If regularity fixes my concern, could you please leave a hint as to how to prove it? 
 A: Yes, a $T_3$-space is paracompact iff every open cover of it has a $\sigma$-discrete open refinement. In the course of this answer I proved that if $X$ is a paracompact Hausdorff space, then every open cover of $X$ has an open barycentric refinement, and in the course of this answer I proved that a barycentric open refinement of a barycentric open refinement of an open cover is an open star refinement of the original open cover. Thus, it suffices to show that if every open cover of $X$ has an open star refinement, then every open cover of $X$ has a $\sigma$-discrete open refinement. This is Lemma $\mathbf{5.1.16}$ in R. Engelking, General Topology.
Assume that every open cover of $X$ has an open star refinement, and let $\mathscr{U}=\{U_\xi:\xi<\kappa\}$ be an open cover of $X$. Let $\mathscr{U}_0=\mathscr{U}$, and for $n\in\Bbb N$ let $\mathscr{U}_{n+1}$ be an open star refinement of $\mathscr{U}_n$. For $\xi<\kappa$ and $n\in\Bbb Z^+$ let
$$U_\xi(n)=\{x\in X:\operatorname{st}(V,\mathscr{U}_n)\subseteq U_\xi\text{ for some open nbhd }V\text{ of }x\}\;.$$
Then for each $n\in\Bbb Z^+$, $\{U_\xi(n):\xi<\kappa\}$ is an open refinement of $\mathscr{U}$ covering $X$.
Suppose that $n\in\Bbb Z^+$, $\xi<\kappa$, and $x\in U_\xi(n)$. Suppose further that $x\in U\in\mathscr{U}_{n+1}$. $\mathscr{U}_{n+1}$ star refines $\mathscr{U}_n$, so there is a $W\in\mathscr{U}_n$ such that $\operatorname{st}(U,\mathscr{U}_{n+1})\subseteq W\subseteq\operatorname{st}(x,\mathscr{U}_n)\subseteq U_\xi$, and by definition $U\subseteq U_\xi(n+1)$. Thus, $\operatorname{st}(x,\mathscr{U}_{n+1})\subseteq U_\xi(n+1)$.
Now for each $\eta<\kappa$ and $n\in\Bbb Z^+$ let
$$V_\eta(n)=U_\eta(n)\setminus\operatorname{cl}\bigcup_{\xi<\eta}U_\xi(n+1)\;,$$
and let $\mathscr{V}_n=\{V_\xi(n):\xi<\kappa\}$; clearly each $\mathscr{V}_n$ is an open refinement of $\mathscr{U}$. I claim that each $\mathscr{V}_n$ is a discrete collection, and that $\mathscr{V}=\bigcup_{n\in\Bbb Z^+}\mathscr{V}_n$ covers $X$.


*

*Fix $n\in\Bbb Z^+$, and suppose that $\xi<\eta<\kappa$; then $V_\eta(n)\subseteq X\setminus U_\xi(n+1)$, and $V_\xi(n)\subseteq U_\xi(n)$. Suppose that $x\in V_\xi(n)$ and $y\in V_\eta(n)$. Then $\operatorname{st}(x,\mathscr{U}_{n+1})\subseteq U_\xi(n+1)$, while $y\notin U_\xi(n+1)$, so no member of $\mathscr{U}_{n+1}$ contains both $x$ and $y$, and it follows that $\mathscr{V}_n$ is discrete.

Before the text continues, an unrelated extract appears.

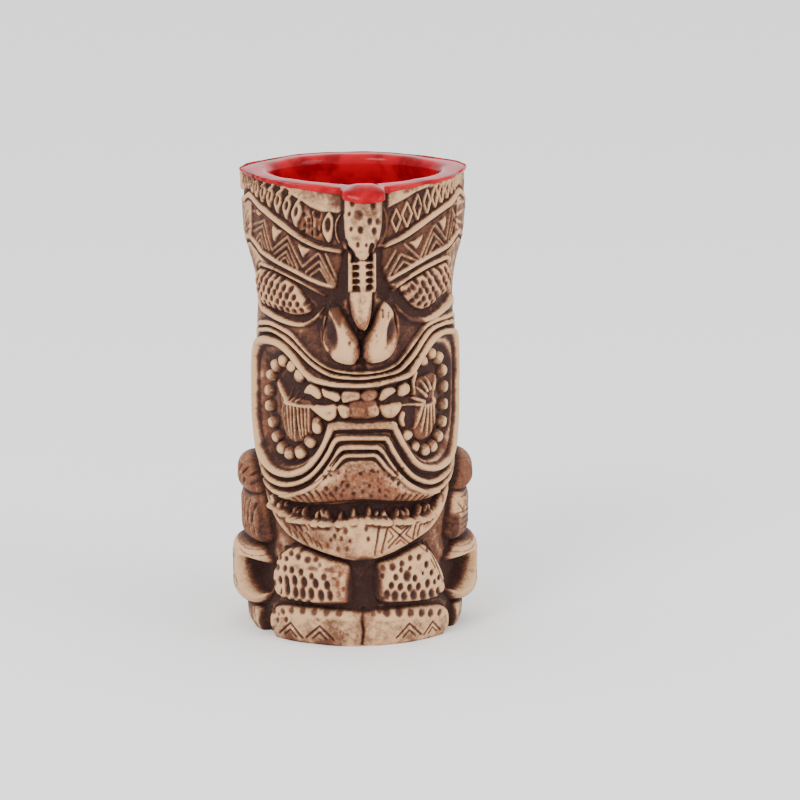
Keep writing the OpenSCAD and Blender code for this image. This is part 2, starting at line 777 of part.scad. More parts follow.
module knee_left() {
    color([0.84, 0.73, 0.59])
        knee(knee_outline, knee_pits, -1);
}

module knee_right() {
    color([0.84, 0.73, 0.59])
        knee(flip(knee_outline), flip(knee_pits), 1);
}

module foot_mass(outline, side) {
    mass(outline, [side * 16, 6.4], [1, 0.99, 0.95, 0.55], foot_h);
}

module foot_left() {
    color([0.84, 0.74, 0.6])
        foot_mass(foot_outline, -1);
}

module foot_right() {
    color([0.84, 0.74, 0.6])
        foot_mass(flip(foot_outline), 1);
}

module heel_left() {
    color([0.8, 0.68, 0.54])
        mass(heel_outline, [-56, 5], [1, 0.96, 0.7], heel_h);
}

module heel_right() {
    color([0.8, 0.68, 0.54])
        mass(flip(heel_outline), [56, 5], [1, 0.96, 0.7], heel_h);
}

cup_wall();
glaze_lining();
brow_cord_left();
brow_cord_right();
brow_zigzag_left();
brow_zigzag_right();
brow_rail_left();
brow_rail_right();
brow_lozenges_left();
brow_lozenges_right();
crest();
glaze_cap();
ladder();
eye_left();
eye_right();
eyelid_left();
eyelid_right();
cheek_left();
cheek_right();
nose_bridge();
nose_lobe_left();
nose_lobe_right();
lip_inner();
lip_middle();
lip_outer_upper();
lip_outer_lower();
teeth_upper();
teeth_lower();
teeth_ring_left();
teeth_ring_right();
throat_left();
throat_right();
muzzle();
jaw();
jaw_teeth();
upper_arm_left();
upper_arm_right();
hand_left();
hand_right();
knee_left();
knee_right();
foot_left();
foot_right();
heel_left();
heel_right();
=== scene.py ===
"""Tiki mug: builds the glazed, stained and carved surface over the mug's fixed frame."""

import math
import bpy
import numpy as np
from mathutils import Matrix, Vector


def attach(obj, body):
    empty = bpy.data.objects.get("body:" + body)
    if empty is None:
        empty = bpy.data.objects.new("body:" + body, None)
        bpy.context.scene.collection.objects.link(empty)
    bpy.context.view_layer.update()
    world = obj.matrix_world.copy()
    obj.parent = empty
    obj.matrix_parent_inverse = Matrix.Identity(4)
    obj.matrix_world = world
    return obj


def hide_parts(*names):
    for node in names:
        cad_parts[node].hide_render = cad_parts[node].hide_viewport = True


bl_info = {
    "name": "Carved Tiki Mug",
    "version": (1, 0, 0),
    "blender": (4, 5, 0),
    "location": "3D View > Sidebar > Tiki Mug",
    "description": "Models a slip-cast mug carved as a squat figure, with stained grooves and a red glaze",
    "category": "Add Mesh",
}

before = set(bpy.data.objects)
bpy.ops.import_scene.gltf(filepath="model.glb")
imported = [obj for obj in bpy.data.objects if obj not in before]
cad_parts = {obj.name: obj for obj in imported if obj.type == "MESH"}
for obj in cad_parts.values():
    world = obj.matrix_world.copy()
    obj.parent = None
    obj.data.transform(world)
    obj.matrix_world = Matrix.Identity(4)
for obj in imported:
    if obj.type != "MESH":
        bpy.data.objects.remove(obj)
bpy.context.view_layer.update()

# ---- Cup, in millimetres: distances run along the wall from the middle of the face ----

DRUM = 37.0
ROUND = 2 * math.pi * DRUM
CLAY_TOP = 164.2
SKIN = 3.4
MM = 0.001

# ---- Finish and lens ----

# Strength of the fine grain and extra stain of each clay
CLAYS = {"bone_clay": (0.5, 0.0), "brown_stained_clay": (0.7, 0.05)}
CORE_STAIN = 0.22
CLAY_ROUGH = 0.74
LENS = 206.8
LENS_SHIFT = (0.05625, -0.005)

WALL_PROFILE = (
    (0, 3, 14, 46, 58, 70, 112, 120, 126, 132, 140, 150, 165),
    (34, 35.4, 36, 36, 35.6, 35, 35, 34.6, 34.8, 35.2, 36, 36.6, 37),
)
FLARE_PROFILE = (
    (0, 120, 126, 132, 138, 144, 165),
    (0, 0, 0.15, 0.45, 0.8, 1, 1),
)
CORNER_OUT, CORNER_AT, CORNER_SPREAD = 4.0, 103.0, 17.0
FRONT_IN, FRONT_AT, FRONT_SPREAD = 4.5, 30.0, 30.0


def wall_radius(across, up):
    """Radius of the plain wall at a distance across and a height up."""
    turn = np.abs(np.degrees(np.asarray(across) / DRUM))
    share = np.interp(up, *FLARE_PROFILE)
    corner = CORNER_OUT * np.exp(-((turn - CORNER_AT) / CORNER_SPREAD) ** 2)
    front = FRONT_IN * np.exp(-((turn - FRONT_AT) / FRONT_SPREAD) ** 2)
    return np.interp(up, *WALL_PROFILE) + share * (corner - front)


# ---- Drawing helpers ----

def smoothstep(x):
    """Soft step from 0 to 1."""
    x = np.clip(x, 0, 1)
    return x * x * (3 - 2 * x)


def flat_top(t):
    """Cross section of a carved line: flat in the middle, soft at its sides."""
    return 1 - smoothstep((t - 0.3) / 0.7)


def curved(points, closed=False, steps=4):
    """Points of a smooth curve through the given ones, with their place along it."""
    p = np.array(points, float)
    n = len(p)
    rounds = n if closed else n - 1
    places = []
    for i in range(rounds):
        q = [p[(i + k) % n] if closed else p[min(max(i + k, 0), n - 1)] for k in (-1, 0, 1, 2)]
        for k in range(steps):
            t = k / steps
            curve = 0.5 * ((2 * q[1]) + (q[2] - q[0]) * t + (2 * q[0] - 5 * q[1] + 4 * q[2] - q[3]) * t * t
                           + (3 * q[1] - q[0] - 3 * q[2] + q[3]) * t ** 3)
            places.append((*curve, i + t))
    last = p[0] if closed else p[-1]
    places.append((*last, rounds))
    return np.array(places)


def straight(points, closed=False):
    """Corner points with their place along the line."""
    p = list(points) + ([points[0]] if closed else [])
    return np.array([(a, z, i) for i, (a, z) in enumerate(p)], float)


def mirrored(points):
    """The same points on the other side of the face."""
    return [(-a, z) for a, z in points]


def shifted(points, across=0.0, up=0.0):
    """The same points moved along the wall."""
    return [(a + across, z + up) for a, z in points]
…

*Let $x\in X$. Let $\eta=\min\{\xi<\kappa:x\in U_\xi(n)\text{ for some }n\in\Bbb Z^+\}$; this exists because each $\{U_\xi(n):\xi<\kappa\}$ for $n\in\Bbb Z^+$ is an open cover of $X$. Fix $n\in\Bbb Z^+$ such that $x\in U_\eta(n)$. If $\xi<\eta$, then $x\notin U_\xi(n+2)$. Suppose that $y\in\bigcup_{\xi<\eta}U_\xi(n+1)$; then $\operatorname{st}(y,\mathscr{U}_{n+2})\subseteq U_\xi(n+2)$, so $x\notin\operatorname{st}(y,\mathscr{U}_{n+2})$, and hence $y\notin\operatorname{st}(x,\mathscr{U}_{n+2})$. It follows that $\operatorname{st}(x,\mathscr{U}_{n+2})$ is an open nbhd of $x$ disjoint from $\bigcup_{\xi<\eta}U_\xi(n+1)$ and hence that $$x\in U_\eta(n)\setminus\operatorname{cl}\bigcup_{\xi<\eta}U_\xi(n+1)=V_\eta(n)\;.$$ Thus, $\mathscr{V}$ covers $X$.